If either station adopted the artificial "standard" they would lose their native and fluent listeners/viewers very quickly.


This was quite interesting! Thank you! (:


Hi all. I see there is some discussion of Scottish Gaelic below.

Bòrd na Gàidhlig are currently looking at Duolingo or another app for Scottish Gaelic. Their questionnaire is available at: https://www.surveymonkey.co.uk/r/aplacaidean-ionnsachaidh


As a new learner, (although I've been at it for some time, but nwo I'm getting to a level of advanced-ness that necessitates me speaking with local clubs, etc.) what would your propose as the most NEUTRAL accent, i.e. the one I could absorb using focloir.ie to introduce more nuanced words without sound like a complete idiot mixing the accent with the more basic words I am understanding from Duolingo? I think it's leaning towards Munster but I'm not sure! Also, As an American learner and one who hopes to soon visit the Canadian Gaeltacht, does anyone know what accent if any if predominant there?

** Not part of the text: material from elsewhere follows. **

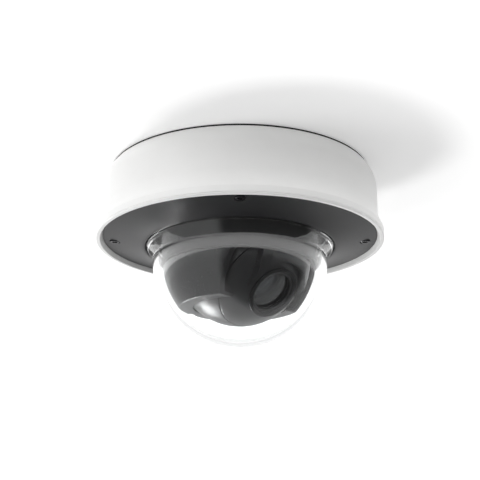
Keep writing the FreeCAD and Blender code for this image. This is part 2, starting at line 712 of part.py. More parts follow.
def build_pan_unit():
    """Turntable with its hub, retaining ring, yoke arms, bushes and shroud."""
    table = disc(skirt_inner - bearing_gap, turntable_top, turntable_bottom)
    groove_bottom = pan_base_top - bearing_gap
    groove_top = groove_bottom - retainer_thickness
    hub_top = groove_top - hub_groove_depth
    hub = disc(hub_radius, hub_top, turntable_top)
    groove = ring(hub_radius - hub_groove_depth, hub_radius, groove_top, groove_bottom)
    bore = disc(hub_radius - hub_wall - hub_groove_depth, hub_top, turntable_bottom)
    nodes["pan_turntable"] = table.fuse(hub).cut(groove).cut(bore).removeSplitter()
    nodes["pan_retainer"] = ring(hub_radius - hub_groove_depth + bearing_gap, hub_radius + retainer_width,
                                 groove_top + seat_gap, groove_bottom - seat_gap)

    bush_radius = tilt_pin_radius + running_gap + bush_wall
    arm_top = pivot_depth - turntable_bottom
    for side, name in ((-1, "left"), (1, "right")):
        low = min(side * arm_inner, side * arm_outer)
        arm = Part.makeBox(arm_width, arm_thickness, arm_top, Vec(-arm_width / 2, low, 0))
        foot = Part.makeCylinder(arm_width / 2, arm_thickness, Vec(0, low, 0), Vec(0, 1, 0))
        eye = Part.makeCylinder(bush_radius + seat_gap, arm_thickness, Vec(0, low, 0), Vec(0, 1, 0))
        bush = Part.makeCylinder(bush_radius, arm_thickness, Vec(0, low, 0), Vec(0, 1, 0))
        hole = Part.makeCylinder(tilt_pin_radius + running_gap, arm_thickness, Vec(0, low, 0), Vec(0, 1, 0))
        nodes["yoke_arm_" + name] = moved(arm.fuse(foot).cut(eye).removeSplitter(), pan_frame)
        nodes["tilt_bush_" + name] = moved(bush.cut(hole), pan_frame)
        pin_start = ball_radius - ball_wall - tilt_pin_inset
        start = pin_start if side > 0 else -arm_outer
        pin = Part.makeCylinder(tilt_pin_radius, arm_outer - pin_start, Vec(0, start, 0), Vec(0, 1, 0))
        nodes["tilt_pin_" + name] = moved(pin, pan_frame)

    top = pivot_depth - turntable_bottom + skirt_rise
    below_collar = -collar_reach - ring_gap
    zone = shell(shroud_inner, shroud_radius)
    zone = zone.cut(half_space(Vec(0, 0, 1), below_collar))
    zone = zone.cut(half_space(Vec(0, 0, -1), shroud_floor_drop))
    floor_top = shroud_floor_drop - shroud_floor_thickness
    floor_outer = on_sphere(shroud_inner, floor_top)
    floor_hole = on_sphere(ball_radius, shroud_floor_drop) + shroud_floor_gap
    floor_slope = on_sphere(ball_radius, floor_top) - on_sphere(ball_radius, shroud_floor_drop)
    floor = turned([(floor_hole + floor_slope, -floor_top), (floor_outer + post_root, -floor_top),
                    (on_sphere(shroud_inner, shroud_floor_drop) + post_root, -shroud_floor_drop),
                    (floor_hole, -shroud_floor_drop)])
    skirt_low = below_collar - skirt_wall
    skirt = turned([(skirt_inner, top), (skirt_radius, top), (skirt_radius, skirt_low), (skirt_inner, skirt_low)])
    shroud = zone.fuse(floor).fuse(skirt)
    opening_dip = math.radians(shroud_opening_dip)
    opening_normal = Vec(math.cos(opening_dip), 0, -math.sin(opening_dip))
    shroud = shroud.cut(half_space(opening_normal, shroud_opening_offset))
    nodes["shroud"] = moved(shroud.removeSplitter(), pan_frame)


# ---------------------------------------------------------------- tilt unit
def under_turntable(shape, reach):
    """Cut a tilting shape back, in the lens frame, so that it clears the turntable at any tilt."""
    for swing in (-tilt_down, (tilt_up - tilt_down) / 2, tilt_up):
        angle = math.radians(swing + 90.0 - lens_dip)
        shape = shape.cut(half_space(Vec(0, math.sin(angle), -math.cos(angle)), reach))
    return shape


def build_ball():
    """Ball shells, the brow over the lens, and the bracket that holds the lens unit."""
    window = rod(front_ring_radius + window_gap, 0, ball_radius)
    ball = shell(ball_radius - ball_wall, ball_radius)
    front = ball.common(half_space(Vec(0, 0, 1), ball_seam_offset + seam_gap)).cut(window)
    hollow = under_turntable(Part.makeSphere(ball_radius - ball_wall), headroom - ball_lid)
    rear = under_turntable(Part.makeSphere(ball_radius), headroom).cut(hollow)
    rear = rear.cut(half_space(Vec(0, 0, 1), ball_seam_offset - seam_gap))
    rear = rear.cut(rod(cable_hole_radius, -ball_radius, 0))
    axle_hole = Part.makeCylinder(tilt_pin_radius + seat_gap, 2 * ball_radius, Vec(-ball_radius, 0, 0),
                                  Vec(1, 0, 0))
    nodes["ball_front"] = moved(front, lens_frame)
    nodes["ball_rear"] = moved(rear.cut(axle_hole), lens_frame)

    drum = Part.makeCylinder(cowl_radius, 2 * cowl_half_width, Vec(0, -cowl_half_width, 0), Vec(0, 1, 0))
    brow = drum.common(Part.makeSphere(cowl_corner_radius)).cut(Part.makeSphere(ball_radius + seat_gap))
    brow = brow.cut(half_space(Vec(0, 0, 1), -cowl_roof_drop))
    brow = brow.cut(half_space(Vec(-1, 0, 0), -cowl_front))
    reach = 2 * ball_radius
    cone = Part.makeCone(0, reach * (front_ring_radius + cowl_lens_gap) / ring_back, reach)
    cone.Placement = FreeCAD.Placement(Vec(0, 0, 0), pan_frame.Rotation.inverted().multiply(lens_frame.Rotation))
    brow = brow.cut(cone)
    dip = math.radians(lens_dip)
    lens_local = Vec(math.cos(dip), 0, -math.sin(dip))
    lens_up_local = Vec(math.sin(dip), 0, math.cos(dip))
    brow = brow.cut(half_space(lens_up_local * -1, 0.0))
    brow = brow.cut(half_space(lens_local * -1, -ball_seam_offset))
    nodes["lens_brow"] = moved(max(brow.Solids, key=lambda solid: solid.Volume), pan_frame)

    bracket_front = module_plate_offset - bracket_gap
    bracket_back = bracket_front - bracket_thickness
    bracket_radius = on_sphere(ball_radius - ball_wall, bracket_front) - seam_gap
    bracket = tube(neck_radius + running_gap, bracket_radius, bracket_back, bracket_front)
    nodes["roll_bracket"] = moved(under_turntable(bracket, headroom - ball_lid - seam_gap), lens_frame)


# ---------------------------------------------------------------- lens unit
def build_lens_unit():
    """Roll unit: plate, barrel, front ring, glass, sensor, filter frame and motors."""
    plate_front = module_plate_offset + module_plate_thickness
    neck_back = module_plate_offset - bracket_thickness - 2 * bracket_gap
    board_front = neck_back - sensor_holder_length
    barrel_bore = barrel_radius - barrel_wall
    ring_front = ring_back + front_ring_length

    plate = rod(module_plate_radius, module_plate_offset, plate_front)
    neck = rod(neck_radius, neck_back, module_plate_offset)
    window = rod(light_path_radius, neck_back, plate_front)
    nodes["module_plate"] = moved(plate.fuse(neck).cut(window).removeSplitter(), lens_frame)
    nodes["sensor_holder"] = moved(tube(light_path_radius, neck_radius + sensor_holder_width,
                                             board_front, neck_back), lens_frame)
    half = sensor_board_side / 2
    board_back = board_front - sensor_board_thickness
    board = Part.makeBox(sensor_board_side, sensor_board_side, sensor_board_thickness, Vec(-half, -half, board_back))
    nodes["sensor_board"] = moved(board, lens_frame)
    side = sensor_side / 2
    sensor = Part.makeBox(sensor_side, sensor_side, sensor_thickness, Vec(-side, -side, board_front))
    nodes["image_sensor"] = moved(sensor, lens_frame)

    barrel_front = ring_back - front_ring_skirt
    barrel = tube(barrel_bore, barrel_radius, plate_front, barrel_front)
    nodes["lens_barrel"] = moved(barrel, lens_frame)
    glass_radius = barrel_radius - 1.0
    glass_edge = ring_back - cover_gap
    glass = turned([(0, barrel_front), (glass_radius, barrel_front), (glass_radius, glass_edge),
                    dome(glass_radius, glass_edge, front_glass_bulge)])
    nodes["front_glass"] = moved(glass, lens_frame)
    front_ring = turned([(barrel_radius - 0.9, barrel_front), (front_ring_radius - 1.2, barrel_front),
                         (front_ring_radius - 1.2, ring_back), (front_ring_radius, ring_back),
                         (front_ring_radius, ring_front - front_ring_chamfer),
                         (front_ring_radius - front_ring_chamfer, ring_front),
                         (front_ring_bore + 1.6, ring_front), (front_ring_bore + 0.2, ring_back + 1.0),
                         (barrel_radius - 0.9, ring_back - 0.1)])
    nodes["front_ring"] = moved(front_ring, lens_frame)

    frame_back = plate_front
    frame_front = frame_back + filter_frame_length
    frame = rod(barrel_bore - filter_gap, frame_back + seat_gap, frame_front)
    slot_half = filter_side / 2 + filter_gap
    reach = filter_side / 2 + filter_travel / 2 + part_gap
    slot_back = frame_front - filter_thickness - part_gap
    slot = Part.makeBox(2 * reach, 2 * slot_half, filter_frame_length, Vec(-reach, -slot_half, slot_back))
    light_hole = rod(filter_light_radius, frame_back, frame_front)
    nodes["filter_frame"] = moved(frame.cut(slot).cut(light_hole), lens_frame)
    left = -filter_side / 2 - filter_travel / 2
    pane = Part.makeBox(filter_side, filter_side, filter_thickness, Vec(left, -filter_side / 2, slot_back + filter_gap))
    nodes["filter_pane"] = moved(pane, lens_frame)

    centre_distance = gear_module * (ring_teeth + pinion_teeth) / 2
    trains = (("zoom", zoom_ring_offset, 90.0, zoom_group_offset),
              ("focus", focus_ring_offset, 270.0, focus_group_offset))
    for name, offset, bearing, face in trains:
        angle = math.radians(bearing)
        x = centre_distance * math.cos(angle)
        y = centre_distance * math.sin(angle)
        teeth = gear(ring_teeth, ring_addendum, gear_dedendum, offset, offset + gear_face, angle)
        bore = rod(barrel_radius + running_gap, offset, offset + gear_face)
        nodes[name + "_ring"] = moved(teeth.cut(bore), lens_frame)
        pinion = gear(pinion_teeth, pinion_addendum, gear_dedendum, offset, offset + gear_face, angle)
        pinion.translate(Vec(x, y, 0))
        shaft = rod(motor_shaft_radius, offset - motor_shaft_length, offset, x, y)
        nodes[name + "_pinion"] = moved(pinion.fuse(shaft).removeSplitter(), lens_frame)
        motor_front = offset - motor_gap
        motor = rod(motor_radius, plate_front, motor_front, x, y)
        socket = rod(motor_shaft_radius + running_gap, offset - motor_shaft_length - ring_gap, motor_front, x, y)
        nodes[name + "_motor"] = moved(motor.cut(socket), lens_frame)
        radius = barrel_bore - lens_bore_gap
        edge = face + lens_group_length
        group = turned([(0, face), (radius, face), (radius, edge), (lens_group_radius, edge),
                        dome(lens_group_radius, edge, lens_group_bulge)])
        nodes[name + "_lens_group"] = moved(group, lens_frame)


build_mounting()
build_housing()
build_electronics()
build_cover()
build_pan_base()
build_pan_unit()
build_ball()
build_lens_unit()

os.makedirs("parts", exist_ok=True)
for node_name, node_shape in nodes.items():
    node_shape.exportStep("parts/" + node_name + ".step")
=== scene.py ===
"""Looks of a ceiling dome camera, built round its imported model.  Metres, +Z up, ceiling at z = 0."""
import sys
import json
import logging
import math
from dataclasses import dataclass, field
from enum import Enum

import bmesh
import bpy
import numpy as np
from mathutils import Matrix, Vector


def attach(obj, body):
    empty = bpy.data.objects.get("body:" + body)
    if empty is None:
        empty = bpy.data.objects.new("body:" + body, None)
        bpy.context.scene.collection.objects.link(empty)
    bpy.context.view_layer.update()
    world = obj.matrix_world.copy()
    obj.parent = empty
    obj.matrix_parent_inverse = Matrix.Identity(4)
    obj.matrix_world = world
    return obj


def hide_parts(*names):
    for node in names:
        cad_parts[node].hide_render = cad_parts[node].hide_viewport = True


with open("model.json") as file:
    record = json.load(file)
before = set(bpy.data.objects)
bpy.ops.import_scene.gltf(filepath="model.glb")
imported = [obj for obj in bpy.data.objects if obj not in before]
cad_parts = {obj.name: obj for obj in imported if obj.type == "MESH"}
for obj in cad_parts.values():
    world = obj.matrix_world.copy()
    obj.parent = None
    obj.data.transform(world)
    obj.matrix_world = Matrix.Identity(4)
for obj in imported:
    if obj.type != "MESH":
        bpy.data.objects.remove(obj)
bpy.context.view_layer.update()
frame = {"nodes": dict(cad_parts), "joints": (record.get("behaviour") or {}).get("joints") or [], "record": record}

MM = 0.001
FILM_IOR = 1.38
FULL_TURN = 2 * math.pi
LOG = logging.getLogger("dome_camera")
Array = np.ndarray
Corner = tuple[float, float]


# ------------------------------------------------------------------ numbers from the frame
def joint(name: str) -> dict:
    """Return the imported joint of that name."""
    return next(j for j in frame["joints"] if j["name"] == name)


@dataclass(frozen=True)
class Seat:
    """A local frame: where a piece's own axes lie in the camera's frame (millimetres)."""

    origin: tuple[float, float, float] = (0.0, 0.0, 0.0)
    across: tuple[float, float, float] = (1.0, 0.0, 0.0)
    along: tuple[float, float, float] = (0.0, 0.0, 1.0)

    def matrix(self) -> Array:
        """Return the 4 by 4 matrix from the local frame to the camera's frame."""
        z = np.array(self.along, float)
        z /= np.linalg.norm(z)
        x = np.array(self.across, float)
        x -= z * (x @ z)
        x /= np.linalg.norm(x)
        made = np.eye(4)
        made[:3, 0], made[:3, 1], made[:3, 2], made[:3, 3] = x, np.cross(z, x), z, self.origin
        return made

    def place(self, points: Array) -> Array:
        """Carry points from the local frame to the camera's frame.

        Args:
            points: N by 3 array in millimetres.
        Returns:
            The same points in the camera's frame, in millimetres.
        """
        made = self.matrix()
        return points @ made[:3, :3].T + made[:3, 3]


PIVOT = tuple(v / MM for v in joint("tilt_turn")["pos_m"])
TILT_AXIS = tuple(joint("tilt_turn")["axis"])
LENS_AXIS = tuple(joint("roll_turn")["axis"])
HEADING = tuple(np.cross(TILT_AXIS, (0.0, 0.0, 1.0)))
ROOM = Seat()
BALL = Seat(origin=PIVOT, across=HEADING)
LENS = Seat(origin=PIVOT, across=TILT_AXIS, along=LENS_AXIS)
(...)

Sidenote: I honestly don't know if all this sounds stpid. I live in NYC and as such work with a variety of immigrants from all over the globe. I think I might laugh in their face if they wrere to ask meif they should pronouce something with a southern drawl or bostonian accent and just tell them to try whatever feels right! Does anyone think that advice should apply here?



I'm perhaps not quite as new to Irish as you (by a couple of months), but my opinion is more formed by my membership of a professional group which includes people from various countries all over the world, with their varying accents of English.

Not to worry. I had a dear teacher, now gone, who had thirty more years of English than I did, who still sounded like he was from the hills of northern Spain. Trust me, if you are a good, kind person the people will want to hear you even if your Irish sounds like its from the Bronx.

My take is that your accent will be understandable no matter which you choose. And regardless of choice you will develop your own accent. Just work on memorizing the basic Irish ways of pronouncing those clusters of jammed together letters. And listen to RTE radio to get the gist of the colloquialisms!